James Tenney

composer

James Tenney was born in 1934 in Silver City, New Mexico, and grew up in Arizona and Colorado, where he received his early training as a pianist and composer. He attended the University of Denver, the Juilliard School of Music, Bennington College (Bachelor’s degree 1958), and the University of Illinois (Master’s degree 1961). His teachers and mentors have included Eduard Steuermann, Chou Wen-Chung, Lionel Nowak, Carl Ruggles, Lejaren Hiller, Kenneth Gaburo, Edgard Varèse, Harry Partch, and John Cage.

A performer as well as a composer and theorist, Tenney was co-founder and conductor of the Tone Roads Chamber Ensemble in New York City (1963-70). He was a pioneer in the field of electronic and computer music, working with Max Mathews and others at the Bell Telephone Laboratories in the early 1960s to develop programs for computer sound-generation and composition. He has written works for a variety of media, both instrumental and electronic, many of them using alternative tuning systems.

Tenney is the author of several articles on musical acoustics, computer music, and musical form and perception, as well as two books: META + HODOS: A Phenomenology of 20th-Century Musical Materials and an Approach to the Study of Form (1961; Frog Peak, 1988) and A History of ‘Consonance’ and ‘Dissonance’ (Excelsior, 1988). He has received grants and awards from the National Science Foundation, the National Endowment for the Arts, the Ontario Arts Council, the Canada Council, the American Academy and Institute of Arts and Letters, the Fromm Foundation, the Deutscher Akademischer Austauschdienst, and the Jean A. Chalmers Foundation.

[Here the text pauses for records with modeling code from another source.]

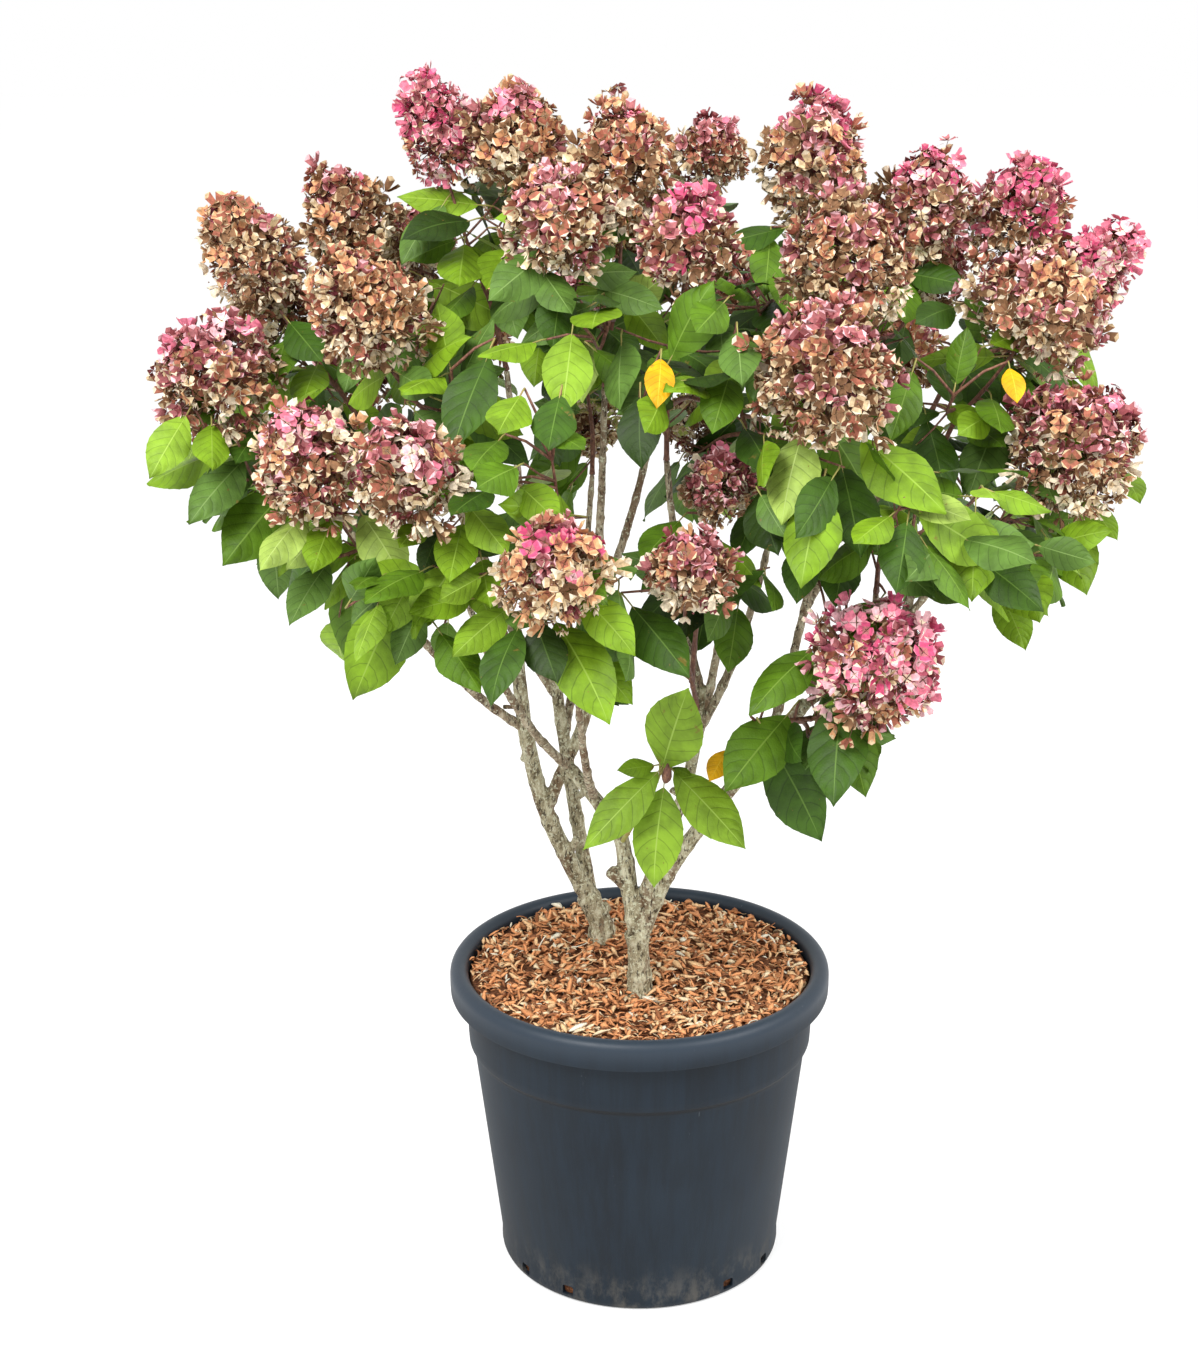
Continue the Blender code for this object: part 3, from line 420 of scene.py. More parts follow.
# The mulch: a loose layer of shredded bark, curled shreds from dark brown over orange tan to pale cream,
# strewn over the soil and a little up the rim in front.
SHREDS = 3900
MULCH_RADIUS = 0.2085
RIM_RADIUS = 0.2105
SHRED_HALF = 0.22
SHRED_THICKNESS = 0.028
SHRED_CURLS = (
    # curl, twist, bluntness of the ends
    (0.9, 0.6, 2), (1.7, -0.8, 2), (0.35, 1.3, 2), (2.3, 0.4, 4), (-0.8, -1.1, 6), (1.2, 1.9, 4),
    (0.4, 0.3, 8))
steps = 5
shred_dice = random.Random(21)
shred_shapes = []
for curl, twist, blunt in SHRED_CURLS:
    rows = []
    for step in range(steps):
        t = step / (steps - 1) - 0.5
        angle = curl * t
        middle = np.array((math.sin(angle) / curl, 0.0, (math.cos(angle) - 1) / curl))
        roll = twist * t
        width = 0.5 * (1 - abs(2 * t) ** blunt * 0.75) * (1 + 0.18 * math.sin(9 * t + curl))
        across = np.array((0.0, math.cos(roll), math.sin(roll)))
        up = np.array((math.sin(angle), -math.sin(roll), math.cos(angle) * math.cos(roll)))
        rows.append([middle - across * width * SHRED_HALF, middle + up * SHRED_THICKNESS,
                     middle + across * width * SHRED_HALF, middle - up * SHRED_THICKNESS])
    corners = np.array(rows).reshape(-1, 3)
    here = np.arange(4)
    there = (here + 1) % 4
    end = 4 * (steps - 1)
    rings = range(0, end, 4)
    triangles = [np.stack([ring + here, ring + there, ring + 4 + there], 1) for ring in rings]
    triangles += [np.stack([ring + here, ring + 4 + there, ring + 4 + here], 1) for ring in rings]
    triangles.append(np.array([(0, 2, 1), (0, 3, 2), (end, end + 1, end + 2), (end, end + 2, end + 3)]))
    triangles = np.concatenate(triangles)
    shred_shapes.append((corners, triangles, np.zeros(len(triangles), dtype=int)))

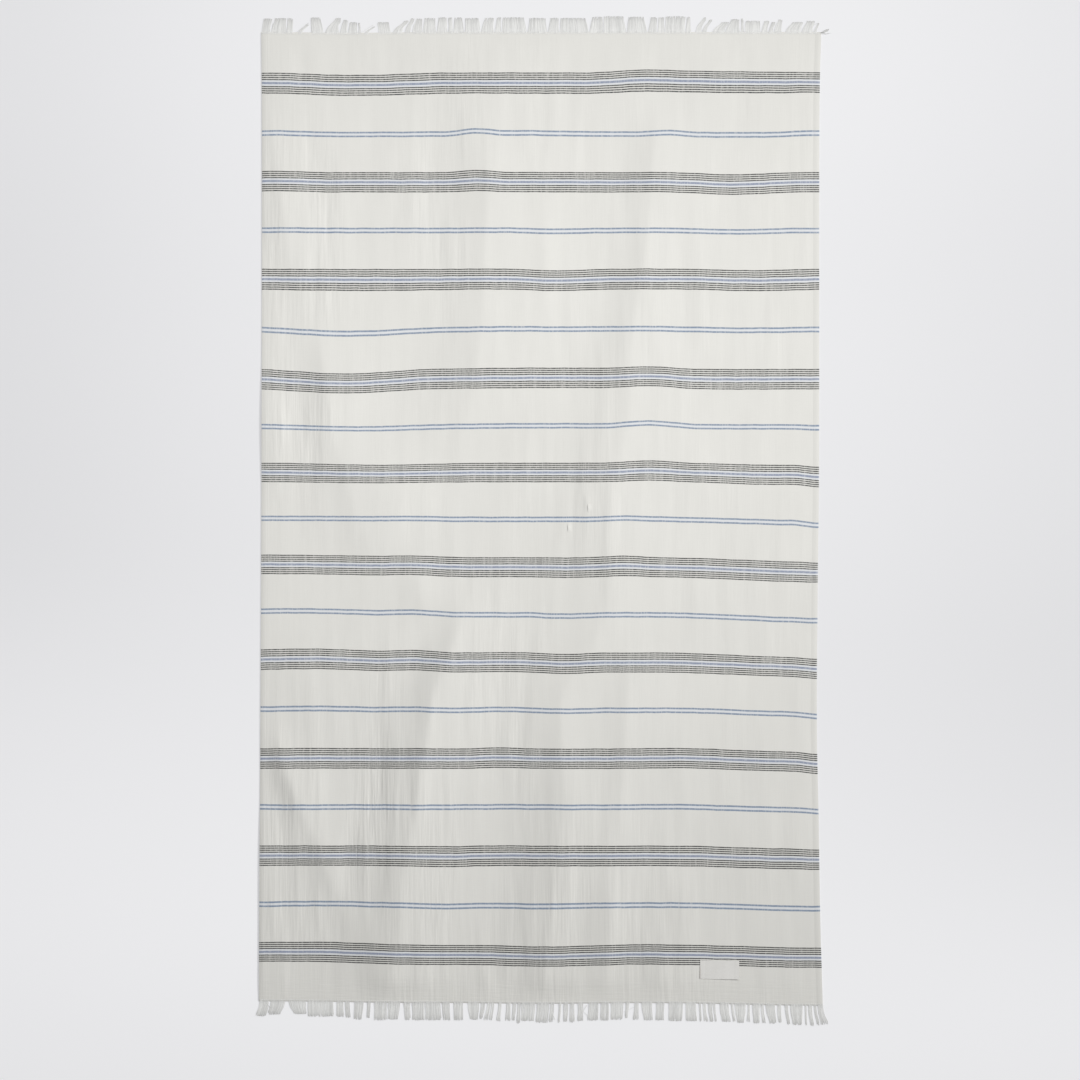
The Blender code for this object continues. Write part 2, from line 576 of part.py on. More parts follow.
def make_label(collection):
    label = new_grid("label", collection, *LABEL_CELLS)
    cos_turn, sin_turn = math.cos(LABEL_TURN), math.sin(LABEL_TURN)
    for vertex in label.data.vertices:
        across = vertex.co.x * LABEL_WIDTH
        along = vertex.co.y * LABEL_HEIGHT
        x = LABEL_X + across * cos_turn - along * sin_turn
        y = LABEL_Y + across * sin_turn + along * cos_turn
        corner = LABEL_LIFT_LEFT + (LABEL_LIFT_RIGHT - LABEL_LIFT_LEFT) * (0.5 + vertex.co.x)
        lift = corner * (0.5 - vertex.co.y) ** 2
        vertex.co = to_metres((x, y, fold_height(x, y) + CLOTH_THICK + JOIN_GAP + lift))
    thicken(label, LABEL_THICK)
    paint(label, LABEL_TAPE)


def clear_scene():
    for thing in list(bpy.data.objects):
        bpy.data.objects.remove(thing, do_unlink=True)


def new_collection(name):
    collection = bpy.data.collections.new(name)
    bpy.context.scene.collection.children.link(collection)
    return collection


def main():
    clear_scene()
    towel = new_collection("beach_towel")
    tools = new_collection("join_tools")
    make_cloth(towel)
    make_fringe("fringe_top", towel, tools, FRINGE_TOP, HEM_TOP, 1)
    make_fringe("fringe_bottom", towel, tools, FRINGE_BOTTOM, HEM_BOTTOM, -1)
    make_label(towel)


main()
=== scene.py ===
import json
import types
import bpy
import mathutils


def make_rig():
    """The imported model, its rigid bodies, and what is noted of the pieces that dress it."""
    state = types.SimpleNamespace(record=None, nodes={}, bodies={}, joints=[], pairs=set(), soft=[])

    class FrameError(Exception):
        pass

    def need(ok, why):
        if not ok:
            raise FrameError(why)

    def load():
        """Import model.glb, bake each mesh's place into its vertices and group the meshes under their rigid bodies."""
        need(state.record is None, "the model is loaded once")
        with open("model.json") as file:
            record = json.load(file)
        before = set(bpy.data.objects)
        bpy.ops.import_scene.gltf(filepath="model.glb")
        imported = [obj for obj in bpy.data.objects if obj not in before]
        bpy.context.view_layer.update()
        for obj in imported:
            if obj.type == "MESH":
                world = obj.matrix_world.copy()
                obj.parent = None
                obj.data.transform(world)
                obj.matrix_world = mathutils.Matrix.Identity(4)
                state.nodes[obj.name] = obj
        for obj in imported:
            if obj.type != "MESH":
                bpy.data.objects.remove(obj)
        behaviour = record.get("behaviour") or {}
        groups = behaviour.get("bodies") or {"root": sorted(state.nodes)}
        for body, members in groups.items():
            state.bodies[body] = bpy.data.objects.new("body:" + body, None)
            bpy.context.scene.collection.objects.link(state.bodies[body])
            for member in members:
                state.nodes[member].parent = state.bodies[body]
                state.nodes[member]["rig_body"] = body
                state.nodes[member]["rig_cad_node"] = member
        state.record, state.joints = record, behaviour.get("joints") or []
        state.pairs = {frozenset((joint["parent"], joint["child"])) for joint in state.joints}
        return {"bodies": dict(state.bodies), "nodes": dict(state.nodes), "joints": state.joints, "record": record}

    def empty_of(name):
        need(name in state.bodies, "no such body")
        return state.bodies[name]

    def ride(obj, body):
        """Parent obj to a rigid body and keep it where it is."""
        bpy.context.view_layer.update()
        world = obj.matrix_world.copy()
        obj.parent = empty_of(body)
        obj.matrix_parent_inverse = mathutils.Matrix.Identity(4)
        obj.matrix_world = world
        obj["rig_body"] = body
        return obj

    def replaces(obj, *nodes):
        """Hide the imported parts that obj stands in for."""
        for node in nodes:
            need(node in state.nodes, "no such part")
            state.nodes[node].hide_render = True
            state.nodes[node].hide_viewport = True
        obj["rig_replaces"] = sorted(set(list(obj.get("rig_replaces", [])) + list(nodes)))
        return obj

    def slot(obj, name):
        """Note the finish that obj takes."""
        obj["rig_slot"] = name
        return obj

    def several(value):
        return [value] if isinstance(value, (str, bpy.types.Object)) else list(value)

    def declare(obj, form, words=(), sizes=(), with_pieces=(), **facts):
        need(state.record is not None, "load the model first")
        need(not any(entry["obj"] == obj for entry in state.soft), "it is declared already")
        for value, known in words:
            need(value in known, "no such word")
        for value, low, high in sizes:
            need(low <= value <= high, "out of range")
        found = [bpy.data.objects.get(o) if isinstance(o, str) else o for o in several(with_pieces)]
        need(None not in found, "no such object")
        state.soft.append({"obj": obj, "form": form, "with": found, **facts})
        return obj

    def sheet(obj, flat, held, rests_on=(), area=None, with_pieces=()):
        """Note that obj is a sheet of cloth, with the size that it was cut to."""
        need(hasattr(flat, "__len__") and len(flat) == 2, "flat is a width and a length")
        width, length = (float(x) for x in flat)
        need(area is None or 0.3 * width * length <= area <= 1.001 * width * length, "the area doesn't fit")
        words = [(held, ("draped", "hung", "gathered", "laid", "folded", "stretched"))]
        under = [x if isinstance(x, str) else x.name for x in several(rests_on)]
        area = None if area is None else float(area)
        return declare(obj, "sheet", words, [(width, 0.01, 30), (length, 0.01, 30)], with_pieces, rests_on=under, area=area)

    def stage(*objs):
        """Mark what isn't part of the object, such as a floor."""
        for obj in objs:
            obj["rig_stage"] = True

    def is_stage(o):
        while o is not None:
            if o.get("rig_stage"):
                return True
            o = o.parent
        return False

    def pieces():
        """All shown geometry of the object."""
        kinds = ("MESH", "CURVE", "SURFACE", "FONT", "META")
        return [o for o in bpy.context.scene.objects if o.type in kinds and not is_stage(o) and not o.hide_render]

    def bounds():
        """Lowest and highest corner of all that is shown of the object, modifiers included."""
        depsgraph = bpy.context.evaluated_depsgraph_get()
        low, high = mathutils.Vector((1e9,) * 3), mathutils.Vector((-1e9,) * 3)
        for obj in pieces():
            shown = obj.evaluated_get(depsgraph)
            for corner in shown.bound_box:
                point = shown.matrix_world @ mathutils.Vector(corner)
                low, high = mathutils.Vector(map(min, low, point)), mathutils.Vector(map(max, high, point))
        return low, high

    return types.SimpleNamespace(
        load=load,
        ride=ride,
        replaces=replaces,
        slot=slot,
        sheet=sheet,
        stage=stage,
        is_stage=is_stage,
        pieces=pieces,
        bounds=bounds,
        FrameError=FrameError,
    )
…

Tenney returned to the California Institute of the Arts in the fall of 2000 to take the Roy E. Disney Family Chair in Musical Composition, having taught there at its beginnings in the early 1970s. He has also been on the faculties of at the Polytechnic Institute of Brooklyn, the University of California at Santa Cruz and at York University in Toronto where he was named Distinguished Research Professor in 1994.

James Tenney’s music is published by Sonic Art Editions (Baltimore) and the Canadian Music Centre, and is also distributed by Frog Peak (Lebanon, New Hampshire). Recordings are available from Artifact, col legno, CRI, Hat[now]ART, Koch International, Mode, Musicworks, Nexus, oodiscs, SYR, Toshiba EMI, and New World, among others.